The ESN was originally budgeted as a £6 billion project. It is now £10 billion and rising. To that can be added the £550 million a year it costs to keep the tottering Tetra system on its feet. Given that the ESN will probably not be fully operational until sometime in 2025, it means the new system will, at best, have a 10-year life span even as its technology is already ageing. The fact is that it will be at least middle-aged before it enters service and as it is planned to serve 302, 000 users each will cost £33,000 each. One more thing; the ESN still doesn't work properly on London Underground, although ordinary commercial smart phones already do. What a mess.
The unconscionable delay in implementing the ESN is, in the main, down to the decision to replace Airwave with a system based on, but running discretely parallel to, existing mobile networks, the rationale being that such an approach would enable both voice and fast data communications from the same handset.
It has not gone well and it is well-known anecdotally that many police and emergency services staff simply use their own mobile phones as and when the occasion demands, and those occasions are happening more and more frequently. Some critics pointed out that there would be difficulties with such an approach but their objections were swatted away as were suggestions that it might be better for personnel to carry two devices, one for voice and one for data, for the sake of resilience in the event of the network going down during a major incident.
Giving a farrago a bad name
As far as the 4G network side of the ESN is concerned, BT-owned EE says it has upgraded 19,000 of its mobile sites to meet the requirements of the new network and will build 466 further sites this autumn to have its part of the project completed by the end of this year. In the Air‑to‑Ground (A2G) sector EE also has plans to add Air-to-Ground capability via a joint venture between Nokia and the Home Office. Meanwhile, the government has picked Britain's Cobham to provide the full Emergency Services Network Aircraft Communications System as part of the ESN.
On the handset front Samsung provided 1,000 ESN Direct 1 handsets for tests some months ago and it will deliver 5,000 Direct 2 handsets in the near future. Amazingly and amusingly Joanna Davinson, the head of technology at the Home Office, (if that's not a mutually exclusive concept), told the PAC that the Direct 2 handset "actually includes most of the core capabilities that ESN requires''. Unbelievable but true. Why need Britain tremble?

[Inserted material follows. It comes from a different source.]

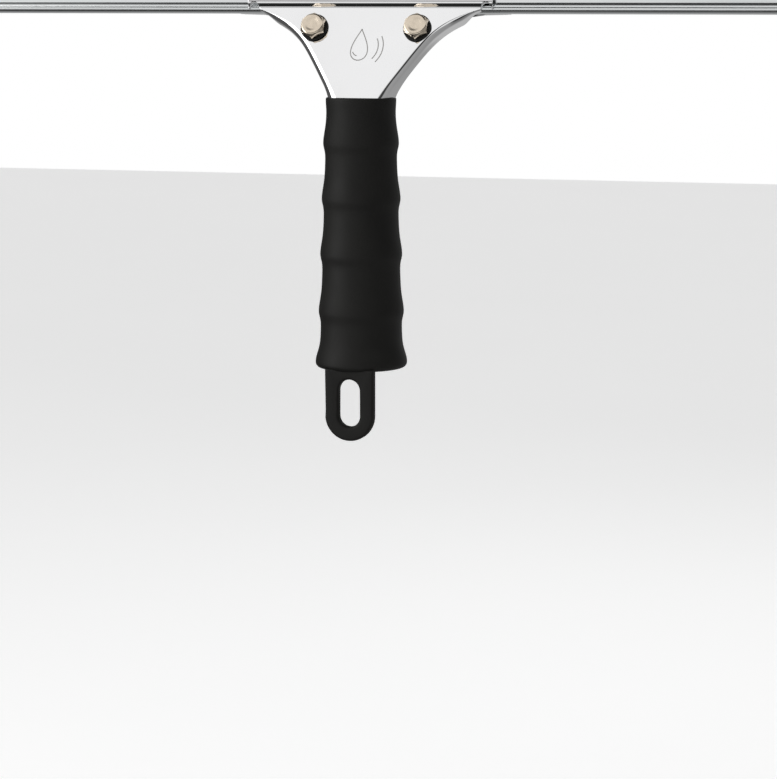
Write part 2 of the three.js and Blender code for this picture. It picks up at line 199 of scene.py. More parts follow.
# ---- mesh helpers -----------------------------------------------------------------------------
def new_object(name, points, faces, crease_angle=35):
    """A mesh object from points in millimetres, smooth but for edges over the crease angle."""
    mesh = bpy.data.meshes.new(name)
    mesh.from_pydata([Vector(point) * MM for point in points], [], faces)
    mesh.validate()
    shell = bmesh.new()
    shell.from_mesh(mesh)
    bmesh.ops.recalc_face_normals(shell, faces=shell.faces)
    shell.to_mesh(mesh)
    shell.free()
    obj = bpy.data.objects.new(name, mesh)
    bpy.context.collection.objects.link(obj)
    smooth(obj, crease_angle)
    return obj


def smooth(obj, crease_angle):
    obj.data.shade_smooth()
    obj.data.set_sharp_from_angle(angle=math.radians(crease_angle))


def grid_faces(rows, columns, wrap_columns=False, wrap_rows=False):
    """Quads over a grid of points stored row by row."""
    faces = []
    for row in range(rows if wrap_rows else rows - 1):
        for column in range(columns if wrap_columns else columns - 1):
            across = (column + 1) % columns
            above = (row + 1) % rows
            faces.append((
                row * columns + column, row * columns + across,
                above * columns + across, above * columns + column))
    return faces


def settle(obj):
    """Makes the modifiers' result the object's mesh."""
    graph = bpy.context.evaluated_depsgraph_get()
    mesh = bpy.data.meshes.new_from_object(obj.evaluated_get(graph))
    obj.modifiers.clear()
    obj.data = mesh
    return obj


def sheet_metal(name, outer, inner, faces):
    """A closed sheet from matched points of its two skins and the faces of the outer one."""
    count = len(outer)
    uses = {}
    for face in faces:
        for start, end in zip(face, face[1:] + face[:1]):
            uses[frozenset((start, end))] = uses.get(frozenset((start, end)), 0) + 1
    closed = list(faces) + [tuple(count + index for index in reversed(face)) for face in faces]
    for face in faces:
        for start, end in zip(face, face[1:] + face[:1]):
            if uses[frozenset((start, end))] == 1:
                closed.append((end, start, count + start, count + end))
    return new_object(name, list(outer) + list(inner), closed)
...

Ms. Davinson added that yet another new business case for the ESN has now been drafted and will be reviewed before Christmas. Yup, when in doubt trot out yet another draft report and waste yet more time. Always works and it's not as if there's an emergency to worry about.
The Home Office website has this to say about her. "Joanna joined the Home Office in November 2017 following a 28 year career with Price Waterhouse Coopers and IBM, where she focussed on delivering large Public Sector ICT programmes." Says it all really, doesn't it? The panegyric continues: "Before that Joanna enjoyed 5 years in the Civil Service in the National Audit Office and is delighted to now be back in central Government at the Home Office." I'll bet she is. What a doddle. No furloughing or job cuts there.
Meg Hillier, MP, the chairperson of the Public Accounts Committee displayed a remarkable facility for the British art of understatement when she told Davinson and her team that the endless delays and excuses are“disheartening”. She pointed out that the top bods running the ESN project have now been summoned to appear before the Public Accounts Committee ten different times to explain why the project is in such a mess. She added, “I hope we will not have you back, but I fear we will”. I would say you can bet your bottom dollar on it.
TelecomTV has a cunning wheeze for an ESN that could be deployed in a couple of weeks and cost just a few quid. Bring back the bobby's pocket whistle that was used for close on a hundred years and worked a treat. They could be heard more than two miles away back in the days when coppers had the size, weight and lung-capacity to blast away at full force (if you'll forgive the pun). We could also bring back the good old police box. Dr Who has one that she's not using between filming dates. They could site it outside the Home Office and put an honesty box inside.